Aleksandr Podrabinek: Broad is the land

12 May 2022

by Aleksandr Podrabinek

 Source: Vot-Tak.TV

The representative of the occupation regime in Kherson has declared his intention to make this Ukrainian region a part of Russia. This comes as no surprise, since this regime was appointed by Moscow. Shortly before, Andrei Turchak, secretary of United Russia’s General Council, declared that Russia would remain in Kherson “forever.”

Naturally, declarations by the Kremlin’s serving staff and local henchmen don’t obligate anyone to anything, but more than likely they reflect reigning moods in the Kremlin. Again, no surprise. All despotic regimes and personal dictatorships suffer from delusions of grandeur. The Great October Socialist Revolution and the great Soviet people, the no less grand National Socialist revolution and the thousand-year Third Reich, the great Korean leaders from the Kim dynasty, the Great Helmsman in China, and the legion of more minor, but absolutely great, dictators — they all lost their minds over their own greatness and the superiority of their nations.

Only by cramming their peoples with this propagandistic poison and reinforcing the propaganda with harsh repressions can they retain their power without worrying about political competitors.

There have been some differences between them sometimes in exactly what they have understood by greatness. The Soviet empire’s greatness consisted in its vastness and battle-readiness. Soviet leaders always took pride in their one-sixth of the Earth’s land and their nuclear weapons. What else did they have to take pride in? Perhaps their mastery of nearby outer space, their ballet, and their victory in the Second World War.
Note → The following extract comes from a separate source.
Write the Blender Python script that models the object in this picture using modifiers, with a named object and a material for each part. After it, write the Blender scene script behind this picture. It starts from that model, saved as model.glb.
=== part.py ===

A great deal has changed in the world since then, but little in the consciousness of the Soviet era’s heirs. The one-sixth is gone, outer space has caved in, the ballet has dulled, and all that’s left is the Great Victory, which they’ve overworked and vulgarized to the maximum. To this mania for victory they’ve decided to add a few military victories, which, as Kremlin thinkers understand it, should revive the people’s sense of greatness and pride in their country and its longtime leader. Not a very great leader yet, but without him, as we know, there is and can be no Russia.

One of the chronic misfortunes of the Russian state is its leaders’ primitive thinking. The greater they think they are, the more catastrophic their rule. The present Russian leadership led by Vladimir Putin is living by nineteenth-century political ideas. At that time, the state’s greatness and power were still directly connected to the extent of its territory and the number of people living on it.

The age of industrialization shook up these centuries-old notions, and the twenty-first century graphically demolished them. Neither Vladimir Putin nor his menials see all this. They’re trying hard to expand the country’s territory and put this forward as their achievement, in which the whole country should take pride. Anyone who refuses to take pride is looking at prison or emigration.


Seizing territory is a maniacal idea held in past centuries by nearly all monarchs and has now been inherited by the unwisest of dictators. They can’t stop themselves. The Russian state, which formed as such in the second half of the fifteenth century, during the reign of Ivan III (in Russian historiography, also called Ivan the Great — what else), covered 2.5 million square kilometers.

By 1991, the Soviet Union occupied 22.4 million square kilometers. Look how Russia expanded. If we don’t count the territory Russia sometimes had to give back, then the rate of expansion works out to approximately 103 square kilometers a day. This is like the country annexing one Paris every day. How can that stop here? Especially since one has constantly ringing in one’s head either the Russian hymn “From the southern seas to the polar land/Our forests and fields have spread,” or “Broad is my native land,” which was popular in the Soviet era. Broad, great, and mighty — it has to be repeated!

It is in the sense of these notions of the country’s greatness that one should understand the Kremlin’s intention of taking another bite out of Ukraine’s territory. In their minds, Russia absolutely must be big and everyone must fear it. All the rest — including the disasters for its own people — means nothing. This is why Putin did not stop with Crimea, did not stop with Donbas, and more than likely will annex Kherson and after that everything the Russian army can lay its hands on.